= Office of Public Diplomacy =

The Office of Public Diplomacy for Latin America and the Caribbean (S/LPD or ARA/LPD) was an intra-agency propaganda organization established in the United States during the administration of Ronald Reagan. It was founded and managed by the Cuban-American Otto Reich, an ardent opponent of Fidel Castro.

In theory, the S/LPD operated under the auspices of the Department of State, but congressional investigations later determined it reported directly to Reagan's National Security Council aide in the White House, Colonel Oliver North. The S/LPD collaborated with Central Intelligence Agency propaganda experts and Army psychological operations specialists to disseminate what it called "white propaganda" with the goal of influencing public opinion and spurring Congress to continue to fund the Reagan administration's military campaign against Nicaragua's Sandinista government. By covertly disseminating intelligence leaks to journalists, it sought to trump up a Nicaraguan "threat," and to sanctify the U.S.-backed Contra guerrillas fighting Nicaragua's government as "freedom fighters."

The S/LPD drafted pro-Reagan op-ed pieces that ran under fabricated bylines in U.S. newspapers. It also planted stories designed to embarrass or contradict the Sandinista regime. In addition to manipulating the press, the S/LPD also supplied information to pro-Reagan lobbying groups and political organizations that favored the Contra war.

On the eve of Reagan's re-election, the S/LPD spread the story that Soviet MiG fighter jets were arriving in Nicaragua. With journalists citing unnamed "intelligence sources", the story was repeated throughout the U.S. media and spurred a Democratic senator to discuss a possible airstrike against Nicaragua. However, the story later turned out to be a hoax. Several journalists later acknowledged they had been handed the story by Reich's office. According to the Miami Herald, the S/LPD also spread a rumor that Nicaragua had acquired chemical weapons from the Soviets. Newsweek reported that it told reporters that high-level Sandinistas were involved in drug trafficking, but US drug officials said there was no evidence for such a charge.

In a March 13, 1985 "Eyes Only" memo to Pat Buchanan, then-White House Communications Director, the S/LPD bragged about the recent results of its "White Propaganda" operation in support of the Contras. The S/LPD said it helped write an anti-Sandinista column for the Wall Street Journal that had run two days earlier; assisted in a "positive piece" on the Contras by Fred Francis that aired the night before on NBC; wrote op-eds for the Washington Post and New York Times that would run with the bylines of Contra leaders; arranged an extensive media tour for a Contra leader "through a cut-out" (to hide the S/LPD's role); and prepared to leak a State Department cable that would embarrass the Sandinistas: "Do not be surprised if this cable somehow hits the evening news."

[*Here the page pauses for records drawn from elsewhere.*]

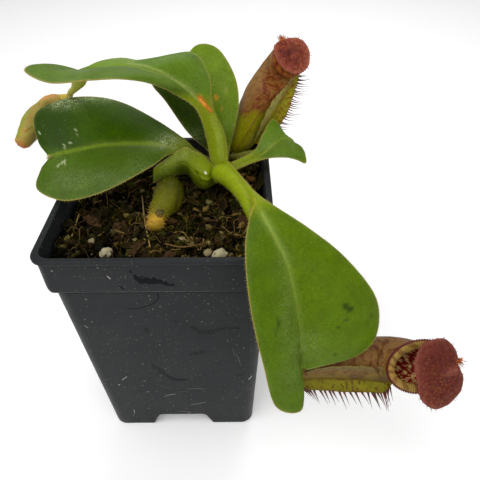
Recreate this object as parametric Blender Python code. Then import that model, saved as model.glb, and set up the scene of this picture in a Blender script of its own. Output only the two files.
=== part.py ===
"""A potted pitcher plant: a deep square nursery pot, its soil and a young plant with five leaves.

Everything is sized in millimetres from the middle of the pot's base, front along -Y, and turned
into metres when a mesh is made. At the end the whole part is shifted so that its origin lies
under the middle of its box.
"""

import math
import random

import bmesh
import bpy
import numpy as np
from mathutils import Vector, noise

MM = 0.001
GAP = 0.3                # clearance between neighbouring pieces

# Pot: a square nursery pot, 3.5 inches across and 5 inches deep.
RIM_WIDTH = 89.0
POT_HEIGHT = 127.0
FLANGE_REACH = 1.5       # how far the rim stands out from the collar
FLANGE_THICK = 1.8
COLLAR_HEIGHT = 17.8
COLLAR_STEP = 1.4        # how far the collar stands out from the body
COLLAR_SLOPE = 2.5       # height of the sloped underside of the collar
BASE_WIDTH = 73.4
WALL = 1.2
POT_CORNER = 6.0
CORNER_STEPS = 5
FOOT_CHAMFER = 0.8
RIM_ROUND = 0.5
NOTCH_HEIGHT = 10.4      # gaps between the feet
NOTCH_WIDTH = 33.0
NOTCH_TOP_WIDTH = 26.0
DRAIN_RADIUS = 4.0
DRAIN_OUT = 19.0         # distance of the outer drain holes from the middle
DRAIN_SIDES = 12

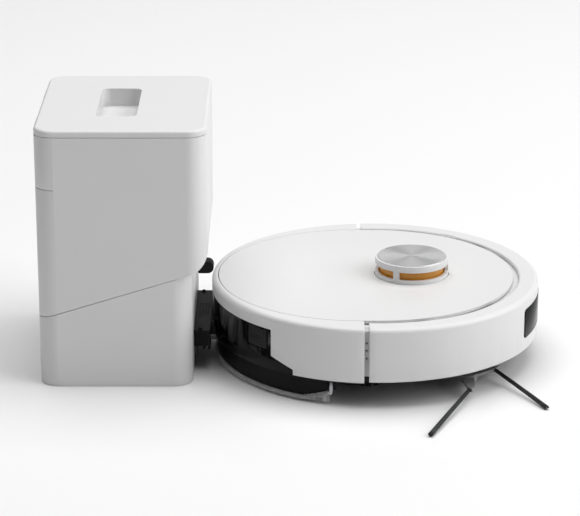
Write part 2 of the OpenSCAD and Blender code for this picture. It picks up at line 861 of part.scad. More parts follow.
module lidar_rotor() color([0.1, 0.1, 0.11]) at_turret() difference() {
    union() {
        disc(rotor_r, [belt_z[0] - 1, belt_z[1] + 1]);
        disc(27, [73, 78]);
        disc(29, [78, 96.5]);
    }
    disc(6 + run, [60, 76]);
    box([8, 40], [-40, 40], [86, 110]);
    rod_x(6.5, [2, 20], -11, 91.5);
    rod_x(4, [2, 20], 12, 91.5);
}

module lidar_motor() color(steel) at_robot() translate([lidar_motor_x, 0, 0]) difference() {
    union() {
        disc(9, [50.4, 61.9]);
        disc(3, [48.6, 51]);
    }
    disc(1 + run, [54, 63]);
}

module lidar_pulley() color(grey) at_robot() translate([lidar_motor_x, 0, 0]) {
    disc(1, [55, 70]);
    disc(pulley_r, [belt_z[0] - 0.2, belt_z[1] + 0.2]);
    disc(pulley_r + 1.4, [belt_z[1] + 0.2, belt_z[1] + 1.2]);
}

// A belt's outline round the large and the small pulley
module belt_outline(t) {
    big = rotor_r + t;
    small = pulley_r + t;
    reach = turret_x - lidar_motor_x;
    lean = acos((big - small) / reach);
    circle(r = big);
    translate([-reach, 0]) circle(r = small);
    polygon([
        big * [-cos(lean), sin(lean)], [-reach, 0] + small * [-cos(lean), sin(lean)],
        [-reach, 0] + small * [-cos(lean), -sin(lean)], big * [-cos(lean), -sin(lean)]
    ]);
}

module lidar_belt() color(black) at_turret() translate([0, 0, belt_z[0]])
    linear_extrude(belt_z[1] - belt_z[0]) difference() {
        belt_outline(1.5);
        belt_outline(0.3);
    }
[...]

The memo said that the Wall Street Journal column, "Nicaragua is Armed for Trouble", was written by an S/LPD "consultant", but cautioned that "officially, this office had no role in its preparation." Weeks later, after the Journal published a news report on Nicaragua that Reich disliked, the S/LPD chief wrote an angry letter-to-the editor touting the "Armed for Trouble" column and complaining that the news report was "an echo of Sandinista propaganda." It was an audacious charge since Reich himself was "echoing" propaganda his office had covertly boasted to have assisted in.

Besides media manipulation through planted stories and leaks, the S/LPD was also accused of cajoling and bullying. Reich visited CBS in April 1984 to complain at length about its Central America coverage. In a memo to President Reagan, Secretary of State George P. Shultz described the meeting as an example of "what the Office of Public Diplomacy has been doing to help improve the quality of information the American people are receiving. It has been repeated dozens of times over the past few months."

Six months later, Reich met with a dozen National Public Radio reporters and editors about their allegedly biased Nicaragua coverage. According to NPR Foreign Affairs correspondent Bill Buzenberg, "Reich bragged that he had made similar visits to other unnamed newspapers and major television networks... Reich said he had gotten others to change some of their reporters in the field." Buzenberg told me in a 1987 interview that he viewed the S/LPD chief's comments as a "calculated attempt to intimidate."

In the summer of 1985, it helped circulate a specious story suggesting that US reporters received sexual favors from Sandinista-provided prostitutes in return for favorable coverage. "It isn't only women", Reich told New York magazine; for gay journalists, they would procure men.

The S/LPD was declared illegal after an investigation by the Comptroller General, who wrote in an October 30, 1987 report that the S/LPD engaged in "prohibited, covert propaganda activities, beyond the range of acceptable agency public information activities". The S/LPD also violated "a restriction on the State Department's annual appropriations prohibiting the use of federal funds for publicity or propaganda purposes not authorized by Congress." A senior U.S. official described its activities as "a huge psychological operation of the kind the military conducts in denied or enemy territory."

The program was largely exposed by the reporting of Alfonso Chardy at The Miami Herald.